A vantagem dos candidatos à
reeleição ou dos candidatos apoiados pela situação, não importa em que esfera,
é inquestionável, a despeito das restrições expressas em Lei ao uso da máquina
pública nas campanhas. Contudo, máximas eleitorais existem para ser desafiadas
a cada pleito, como prova a atual eleição paulistana.
Eis que o candidato da
situação, e também ex-prefeito da cidade, ex-governador, ex-senador,
ex-deputado e ex-candidato à Presidência da República – e por tudo isso uma
liderança política de expressão nacional – corre o risco de perder a vaga e o
prestígio para um adversário com muito menos apoio político e financeiro, de um
partido infinitamente menor e de trajetória política bem mais modesta, para
dizer o mínimo.
Num cenário ainda pouco
provável, porém, possível, Serra pode até mesmo ficar de fora do segundo turno,
o que poderia significar o fim de seus projetos políticos mais ambiciosos.
Mas isso é apenas o menor
dos paradoxos que se apresentam. Vejamos: se no Rio de Janeiro a larga vantagem
de Eduardo Paes é atribuída em grande parte ao generoso espaço de propaganda
eleitoral “gratuita”, em virtude do amplo espectro de sua coligação, com apoio
das administrações estadual e federal, em São Paulo esse aspecto é simplesmente
irrelevante.
O candidato com maior tempo
em São Paulo, nada menos do que 8 minutos e dezesseis segundos de propaganda
obrigatória, é justamente o petista Fernando Haddad, que somente agora, na reta
final da campanha, se aproxima do segundo colocado, José Serra, com seus seis
minutos.
Enquanto isso o líder
Russomano segue rumo ao segundo turno dispondo de meros dois minutos para
passar sua plataforma e, digamos, suas “ideias” – e arcando, como já
mencionado, com aquilo que poderia ser considerado um handcap, ou seja, biografia menos expressiva, partido menor, nenhum
apoio das máquinas municipal, estadual ou federal etc...
Por sua
vez, Gabriel Chalita, candidato do capilarizado e articulado PMDB, estacionou
desde o início na quarta colocação, a despeito dos nada desprezíveis quatro
minutos e trinta e quatro segundos de TV e rádio. Até que ponto o tempo de
propaganda eleitoral é decisivo numa campanha é difícil de avaliar.
O paradoxo que contrapõe
tempo e intenção de votos implica outros aspectos remarcáveis.
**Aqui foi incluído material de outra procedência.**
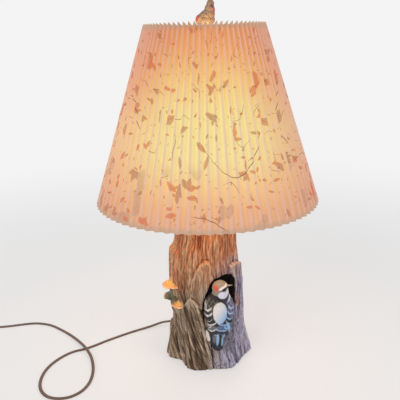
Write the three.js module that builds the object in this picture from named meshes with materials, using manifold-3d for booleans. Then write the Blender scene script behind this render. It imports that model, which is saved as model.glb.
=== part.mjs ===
// Table lamp: a cast tree trunk with a woodpecker at a hollow, a pleated shade and a bird finial.
// Millimetres, +Z up. The origin is on the table, under the middle of the shade.
import * as THREE from "three";
import { mergeVertices } from "three/addons/utils/BufferGeometryUtils.js";
import Module from "manifold-3d";

const wasm = await Module();
wasm.setup();

// Clearances
const seat = 0.3;
const cutOver = 4;
const slide = 0.4;

// Trunk casting and felt
const feltThickness = 1.5;
const feltInset = 3;
const trunkHeight = 261.7;
const footRadius = 74;
const trunkWall = 9;
const trunkTopWall = 12;
const ridgeCount = 16;
const ridgeDepth = 1.3;
const furrowDepth = 3;
const frontBulge = 6;
const exitRaise = 5.92;
const frontFootRaise = 3;
const barkColumns = 136;
const trunkRings = 33;
const barkGrip = 5;
const leftPlateRaise = 5.5;
const rightPlateRaise = 4;
const tongueRaise = 5;
const lipRaise = 7.5;
const plateEdge = 2.4;
const nicheWidth = 56.5;
const nicheHeight = 71.5;
const nicheSide = 15.8;
const nicheFloor = 92;
const nicheDepth = 27;
const nicheBackWall = 6;

// Woodpecker
const birdHeight = 134.5;
const birdFoot = 32;
const birdSide = 14.5;
const birdWidth = 48.7;
const birdReach = 27;
const headRadius = 13.7;
const beakLength = 12;
const beakRadius = 2.6;
const wingLength = 54;
const wingThickness = 14;
const wingDepth = 19;

// Bracket fungi
const fungusReach = 23;
const fungusHeight = 19;

// Cord
const cordWidth = 5.2;
const cordThickness = 2.8;
const cordAngle = 135;
const exitHeight = 14;
const bushingFlangeRadius = 8;
const bushingFlange = 3;
const bushingStemRadius = 6;
const bushingNoseRadius = 4.2;
const bushingLength = 24;
const floorLift = 0.25;
const wireRadius = 1;

// Stack of fittings on the trunk
const nippleRadius = 4.9;
const nippleBore = 3.4;
const nippleBelow = 22;
const nippleAbove = 17.5;
const washerRadius = 13;
const washerThickness = 2;
const nutFlats = 15;
const nutThickness = 4.6;
const checkRingRadius = 20;
const checkRingThickness = 2.8;
const lockNutThickness = 3.2;

// Harp
const harpFootSide = 31;
const harpHeight = 266.7;
const harpWidth = 115;
const harpWire = 1.9;
const saddleWidth = 18;
const saddleThickness = 1.6;
const saddlePost = 10;
const ferruleLength = 16;
const ferruleWall = 1.6;
const studRadius = 3.1;
const studLength = 13;
const studPlateRadius = 7.5;
const studPlate = 2;

// Lampholder
const capHeight = 22;
const capRadius = 17.3;
const capHub = 7.6;
const capWall = 0.8;
const shellRadius = 16.2;
const shellLength = 53;
const shellWall = 0.6;
const linerWall = 1;
const holderBodyRadius = 13.9;
const holderBodyHeight = 12;
const holderNeckRadius = 8.8;
const holderNeckHeight = 8;
const screwShellWall = 0.6;
const screwShellLength = 25;
const contactRadius = 4;
const contactThickness = 0.6;
const terminalRadius = 2.7;
const terminalLength = 2.6;
const switchShaftRadius = 1.8;
const switchKnobRadius = 5.5;
const switchKnobLength = 13;
const switchKnobFlutes = 12;
const switchStandOff = 3;

// Bulb
const bulbRadius = 30;
const bulbLength = 108;
const bulbCapRadius = 13;
const bulbCapLength = 22;
const bulbWall = 0.9;

// Shade
const shadeHeight = 270;
const shadeTopRadius = 91.5;
const shadeBottomRadius = 179.5;
const shadeAboveHub = 19.1;
const pleatCount = 76;
const pleatDepthTop = 7.6;
const pleatDepthBottom = 4.4;
const pleatWall = 1.1;
const pleatTooth = 3.8;
const ringWire = 1.7;
const topRingDrop = 6;
const bottomRingLift = 5;
const spiderWire = 1.6;
const spiderHubRadius = 14;
const spiderHubThickness = 1.6;
const spiderArms = 3;

// Finial
const finialHeight = 60;
const finialBaseRadius = 10;
const finialSide = 1.8;
const insertRadius = 5;
const insertLength = 11;

// Coil and plug
const coilLoops = 5.25;
const coilInner = 21.4;
const coilPitch = 5.9;
const coilStepsPerLoop = 24;
const coilLayer = 3.5;
const coilCentreX = -467;
const coilTail = 28;
const plugLength = 26;
const plugWidth = 20;
const plugThickness = 10.4;
const bladeLength = 16.5;
const bladeWidth = 6.35;
const bladeThickness = 1.5;
const bladeSpacing = 12.7;

// Route of the cord from the bushing to the coil, chosen by hand: side, depth, height
const cordRoute = [
  [-77, 73, 9.5], [-92, 74, 6.5], [-115, 64, 3.6], [-141.8, 52.5, 1.7], [-168.1, 36.1, 1.7],
  [-193.3, 18.6, 1.7], [-209.4, 6.1, 1.7], [-225.5, -4.4, 1.7], [-240.4, -10.1, 1.7],
  [-253.6, -19.5, 1.7], [-266.2, -35, 1.7], [-275.6, -53.3, 1.7], [-280.2, -76, 1.7],
  [-277.9, -101.3, 1.7], [-269, -121, 1.7], [-254.5, -134, 1.7], [-235.9, -138, 1.7],
  [-218.3, -133, 1.7], [-204.1, -118.5, 1.7], [-197.2, -96, 1.7], [-198.2, -67.1, 2.6],
  [-206.6, -37.5, 4.6], [-218.5, -14.5, 5.4], [-235, 9.5, 4.6], [-260, 39, 2.6], [-286.5, 63, 1.7],
  [-310, 79.5, 1.7], [-334.2, 87.5, 1.7], [-353.9, 87.6, 1.7], [-372.5, 84, 1.7],
  [-390.9, 80, 1.7], [-409.8, 77.4, 1.7],
];

// Route of the cord inside the casting: side and depth as shares of the foot radius, then the height share
const innerShares = [
  [-0.41, 0.42, 0.073], [-0.24, 0.27, 0.153], [-0.18, 0.22, 0.325], [-0.12, 0.19, 0.535],
  [-0.054, 0.11, 0.745], [0, 0.02, 0.871],
];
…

Pois igualmente
curiosa é a associação de causa e efeito que já se faz entre o crescimento de
Fernando Haddad e o afastamento do ex-presidente Lula de sua campanha, tendo em
vista o desgaste causado pelo julgamento do mensalão no Supremo.
Mas isso nos leva a novo
questionamento: a opinião pública não eximiu Lula de responsabilidade no
esquema montado em sua primeira gestão para comprar votos de parlamentares,
tanto é assim que ele conseguiu ser reeleito, teve ampla aprovação popular e
transferiu votos para a eleição de sua sucessora?
Deixemos a resposta para
aqueles que entenderam o apoio de Paulo Maluf a Fernando Haddad como uma
incongruência programática e ideológica necessária, tendo em vista o
pragmatismo que se impõe na busca pelo poder. Mas, convenhamos, seria uma ironia
constatar que Maluf ajudou Haddad mais do que Lula.
Como se vê, não há respostas
fáceis que possam nos ajudar a interpretar o imprevisível e insondável eleitor
brasileiro. O que, de certo modo, é até bom.